我正在使用Google BigQuery表,我在其中插入几行来提交表,但是对于其中一列[
manfacturing_output
],很少有类别附带句子,所以我尝试通过正则表达式删除不需要的单词但无法解决问题
输出列 [
manfacturing_output
] 数据如下所示:
manfacturing_output
------------------------------
"The category is \"Clamp Break\"."
Turner Usability
"The category for the response is \"Clamp Break\"."

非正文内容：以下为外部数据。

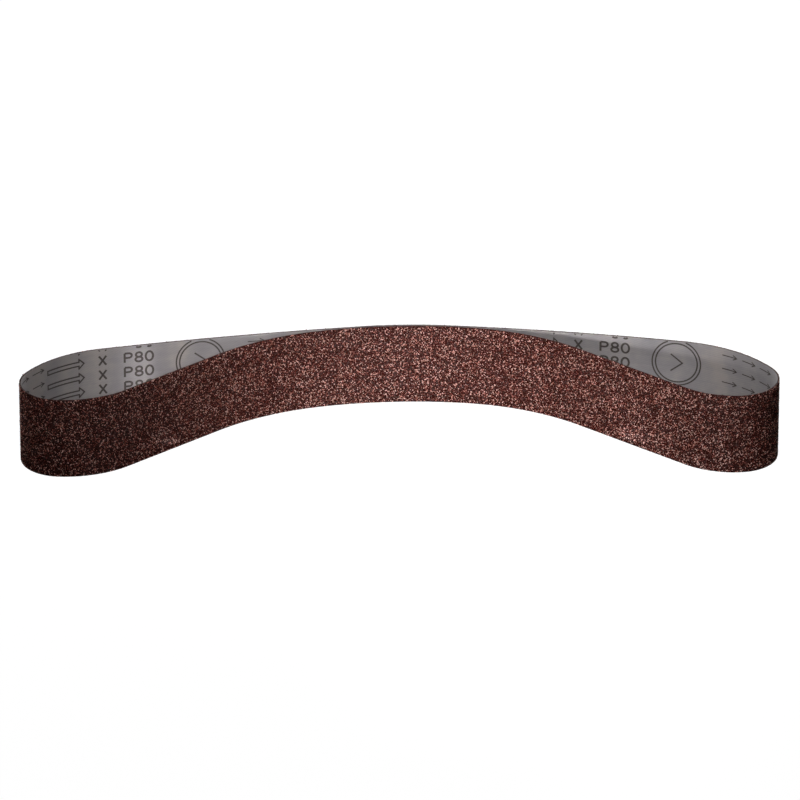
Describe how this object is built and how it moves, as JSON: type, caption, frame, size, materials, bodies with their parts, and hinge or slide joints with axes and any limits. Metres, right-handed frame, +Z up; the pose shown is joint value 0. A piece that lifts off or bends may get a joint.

"The category for this response is \"Turner Usability\"."
Clamp Break
"The category is \"Machine & Errors\"."
"The category for the response is \"Turner Usability\"."
我需要预期的输出列如下所示
manfacturing_output
----------------------------------------
Clamp Break
Turner Usability
Clamp Break
Turner Usability
Clamp Break
Machine & Errors
Turner Usability
我通过内部SQL查询尝试了很多正则表达式语句,但没有达到预期效果
到目前为止我尝试过的 BigQuery 查询
SELECT
REGEXP_EXTRACT(manfacturing_output, r'"([^"]+)"|:(.*)') AS manfacturing_output
FROM
`sd-map-189360.machinery.ent_supp_eng`
SELECT
REGEXP_EXTRACT(manfacturing_output, r'"([^"]+)"|:(\w+)') AS manfacturing_output
FROM
`sd-map-189360.machinery.ent_supp_eng`
SELECT
REGEXP_EXTRACT(manfacturing_output, r"\"(.*?)\"") AS manfacturing_output
FROM
`sd-map-189360.machinery.ent_supp_eng`
SELECT
CASE
WHEN REGEXP_CONTAINS(manfacturing_output, r'"([^"]+)"')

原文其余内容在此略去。